- WHAT THE TASK ASKS: Repeat everything from the line holding "# A flat cable" to the line holding "imported = [obj", inclusive, exactly. Leave out the rest.

--- DATASET EXTRACT ---

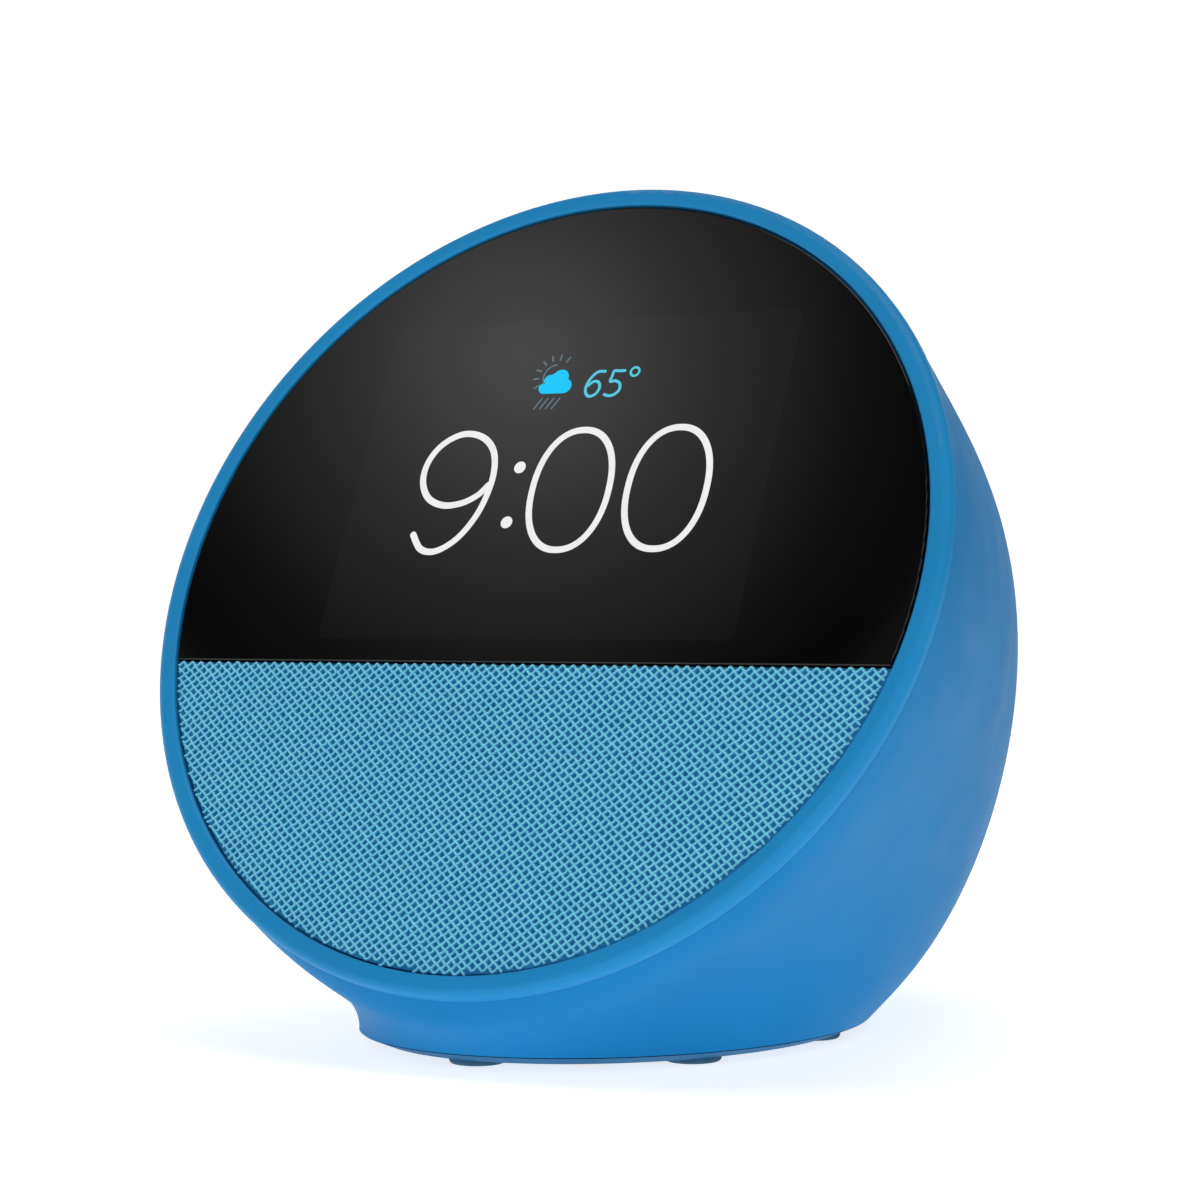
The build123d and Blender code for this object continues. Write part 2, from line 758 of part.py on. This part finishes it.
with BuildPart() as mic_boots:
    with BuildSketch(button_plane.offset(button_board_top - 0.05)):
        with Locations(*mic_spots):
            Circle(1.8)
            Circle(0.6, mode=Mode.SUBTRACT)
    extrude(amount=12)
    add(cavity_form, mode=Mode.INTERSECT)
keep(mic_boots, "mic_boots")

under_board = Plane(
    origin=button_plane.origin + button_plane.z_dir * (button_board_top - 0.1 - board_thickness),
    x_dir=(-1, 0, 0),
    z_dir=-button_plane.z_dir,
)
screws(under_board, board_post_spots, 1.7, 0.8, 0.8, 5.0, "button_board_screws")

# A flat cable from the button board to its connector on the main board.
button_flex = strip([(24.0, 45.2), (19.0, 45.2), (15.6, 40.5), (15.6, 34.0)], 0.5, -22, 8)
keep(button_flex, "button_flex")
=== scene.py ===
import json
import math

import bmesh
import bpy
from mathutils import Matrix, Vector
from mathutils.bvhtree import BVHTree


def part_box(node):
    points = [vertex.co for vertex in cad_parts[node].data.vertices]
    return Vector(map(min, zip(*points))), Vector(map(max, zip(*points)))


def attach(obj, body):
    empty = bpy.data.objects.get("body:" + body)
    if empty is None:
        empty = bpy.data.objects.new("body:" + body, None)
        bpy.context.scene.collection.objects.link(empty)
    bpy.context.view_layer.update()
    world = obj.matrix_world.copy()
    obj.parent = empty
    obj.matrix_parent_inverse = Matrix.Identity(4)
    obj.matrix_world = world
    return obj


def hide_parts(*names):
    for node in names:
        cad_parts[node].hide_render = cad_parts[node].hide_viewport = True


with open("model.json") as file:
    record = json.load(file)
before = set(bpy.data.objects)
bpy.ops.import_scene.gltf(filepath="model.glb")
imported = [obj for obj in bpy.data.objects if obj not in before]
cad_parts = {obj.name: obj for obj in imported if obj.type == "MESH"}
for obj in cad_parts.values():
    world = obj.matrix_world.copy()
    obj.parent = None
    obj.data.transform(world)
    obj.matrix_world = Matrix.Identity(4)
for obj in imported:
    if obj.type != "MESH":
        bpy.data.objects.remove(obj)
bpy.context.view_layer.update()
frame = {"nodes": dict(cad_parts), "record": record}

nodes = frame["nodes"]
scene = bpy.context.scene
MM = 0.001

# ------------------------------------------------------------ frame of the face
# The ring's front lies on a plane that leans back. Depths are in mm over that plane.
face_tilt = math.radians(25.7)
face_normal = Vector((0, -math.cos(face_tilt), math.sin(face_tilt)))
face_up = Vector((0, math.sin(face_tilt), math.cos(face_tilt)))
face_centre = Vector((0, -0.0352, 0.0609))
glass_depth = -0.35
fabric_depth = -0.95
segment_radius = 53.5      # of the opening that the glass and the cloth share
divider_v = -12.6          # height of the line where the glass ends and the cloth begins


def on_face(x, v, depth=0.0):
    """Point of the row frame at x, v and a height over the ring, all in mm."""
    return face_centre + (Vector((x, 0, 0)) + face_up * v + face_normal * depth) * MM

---

- ANSWER TO THE EXERCISE:
# A flat cable from the button board to its connector on the main board.
button_flex = strip([(24.0, 45.2), (19.0, 45.2), (15.6, 40.5), (15.6, 34.0)], 0.5, -22, 8)
keep(button_flex, "button_flex")
=== scene.py ===
import json
import math

import bmesh
import bpy
from mathutils import Matrix, Vector
from mathutils.bvhtree import BVHTree


def part_box(node):
    points = [vertex.co for vertex in cad_parts[node].data.vertices]
    return Vector(map(min, zip(*points))), Vector(map(max, zip(*points)))


def attach(obj, body):
    empty = bpy.data.objects.get("body:" + body)
    if empty is None:
        empty = bpy.data.objects.new("body:" + body, None)
        bpy.context.scene.collection.objects.link(empty)
    bpy.context.view_layer.update()
    world = obj.matrix_world.copy()
    obj.parent = empty
    obj.matrix_parent_inverse = Matrix.Identity(4)
    obj.matrix_world = world
    return obj


def hide_parts(*names):
    for node in names:
        cad_parts[node].hide_render = cad_parts[node].hide_viewport = True


with open("model.json") as file:
    record = json.load(file)
before = set(bpy.data.objects)
bpy.ops.import_scene.gltf(filepath="model.glb")
imported = [obj for obj in bpy.data.objects if obj not in before]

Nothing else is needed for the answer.